--- Start Collected data ---

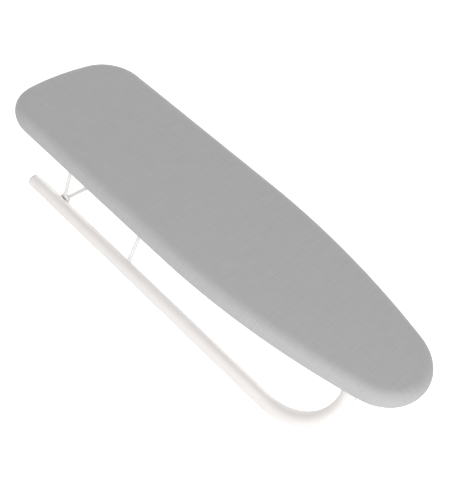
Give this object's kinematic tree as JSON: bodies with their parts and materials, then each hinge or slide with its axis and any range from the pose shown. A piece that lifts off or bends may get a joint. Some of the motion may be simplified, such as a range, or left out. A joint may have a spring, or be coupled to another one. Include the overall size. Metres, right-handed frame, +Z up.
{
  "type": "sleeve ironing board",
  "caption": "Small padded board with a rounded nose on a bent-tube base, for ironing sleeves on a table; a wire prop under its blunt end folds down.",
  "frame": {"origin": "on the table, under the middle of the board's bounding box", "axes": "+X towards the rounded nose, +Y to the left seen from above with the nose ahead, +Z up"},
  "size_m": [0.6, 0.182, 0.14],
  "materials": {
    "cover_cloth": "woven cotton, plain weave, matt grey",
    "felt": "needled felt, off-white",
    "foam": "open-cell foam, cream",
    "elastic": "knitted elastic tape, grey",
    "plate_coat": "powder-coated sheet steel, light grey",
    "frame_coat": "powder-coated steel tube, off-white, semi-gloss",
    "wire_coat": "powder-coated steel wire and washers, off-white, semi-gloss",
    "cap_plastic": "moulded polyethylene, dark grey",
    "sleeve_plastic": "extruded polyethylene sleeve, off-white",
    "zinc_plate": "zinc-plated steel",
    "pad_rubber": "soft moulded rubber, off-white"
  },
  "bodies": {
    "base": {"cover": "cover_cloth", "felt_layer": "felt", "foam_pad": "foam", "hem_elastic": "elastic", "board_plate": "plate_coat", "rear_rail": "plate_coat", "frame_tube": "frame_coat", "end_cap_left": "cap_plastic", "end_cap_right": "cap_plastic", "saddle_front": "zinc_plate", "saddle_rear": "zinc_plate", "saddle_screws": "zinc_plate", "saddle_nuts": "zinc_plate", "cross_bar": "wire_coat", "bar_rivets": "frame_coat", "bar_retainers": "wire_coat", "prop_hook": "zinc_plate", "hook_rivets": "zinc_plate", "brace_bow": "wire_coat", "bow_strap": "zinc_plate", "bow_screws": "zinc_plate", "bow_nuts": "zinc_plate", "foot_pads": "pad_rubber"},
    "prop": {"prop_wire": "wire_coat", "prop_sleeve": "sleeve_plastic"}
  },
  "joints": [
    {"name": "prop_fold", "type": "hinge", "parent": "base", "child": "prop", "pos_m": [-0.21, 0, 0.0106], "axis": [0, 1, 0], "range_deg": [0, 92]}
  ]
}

--- End Collected data ---

▸ Exercise prompt: Reproduce all data above, unchanged.

▸ Exercise solution:
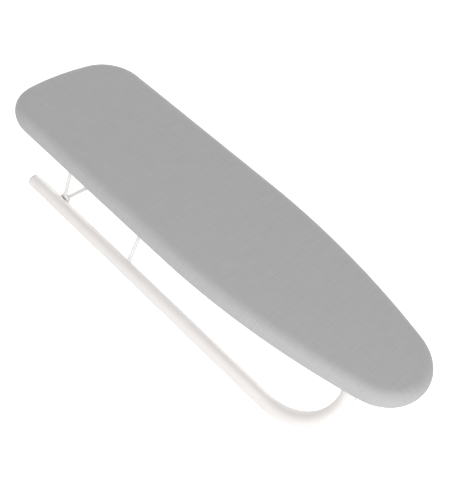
Give this object's kinematic tree as JSON: bodies with their parts and materials, then each hinge or slide with its axis and any range from the pose shown. A piece that lifts off or bends may get a joint. Some of the motion may be simplified, such as a range, or left out. A joint may have a spring, or be coupled to another one. Include the overall size. Metres, right-handed frame, +Z up.
{
  "type": "sleeve ironing board",
  "caption": "Small padded board with a rounded nose on a bent-tube base, for ironing sleeves on a table; a wire prop under its blunt end folds down.",
  "frame": {"origin": "on the table, under the middle of the board's bounding box", "axes": "+X towards the rounded nose, +Y to the left seen from above with the nose ahead, +Z up"},
  "size_m": [0.6, 0.182, 0.14],
  "materials": {
    "cover_cloth": "woven cotton, plain weave, matt grey",
    "felt": "needled felt, off-white",
    "foam": "open-cell foam, cream",
    "elastic": "knitted elastic tape, grey",
    "plate_coat": "powder-coated sheet steel, light grey",
    "frame_coat": "powder-coated steel tube, off-white, semi-gloss",
    "wire_coat": "powder-coated steel wire and washers, off-white, semi-gloss",
    "cap_plastic": "moulded polyethylene, dark grey",
    "sleeve_plastic": "extruded polyethylene sleeve, off-white",
    "zinc_plate": "zinc-plated steel",
    "pad_rubber": "soft moulded rubber, off-white"
  },
  "bodies": {
    "base": {"cover": "cover_cloth", "felt_layer": "felt", "foam_pad": "foam", "hem_elastic": "elastic", "board_plate": "plate_coat", "rear_rail": "plate_coat", "frame_tube": "frame_coat", "end_cap_left": "cap_plastic", "end_cap_right": "cap_plastic", "saddle_front": "zinc_plate", "saddle_rear": "zinc_plate", "saddle_screws": "zinc_plate", "saddle_nuts": "zinc_plate", "cross_bar": "wire_coat", "bar_rivets": "frame_coat", "bar_retainers": "wire_coat", "prop_hook": "zinc_plate", "hook_rivets": "zinc_plate", "brace_bow": "wire_coat", "bow_strap": "zinc_plate", "bow_screws": "zinc_plate", "bow_nuts": "zinc_plate", "foot_pads": "pad_rubber"},
    "prop": {"prop_wire": "wire_coat", "prop_sleeve": "sleeve_plastic"}
  },
  "joints": [
    {"name": "prop_fold", "type": "hinge", "parent": "base", "child": "prop", "pos_m": [-0.21, 0, 0.0106], "axis": [0, 1, 0], "range_deg": [0, 92]}
  ]
}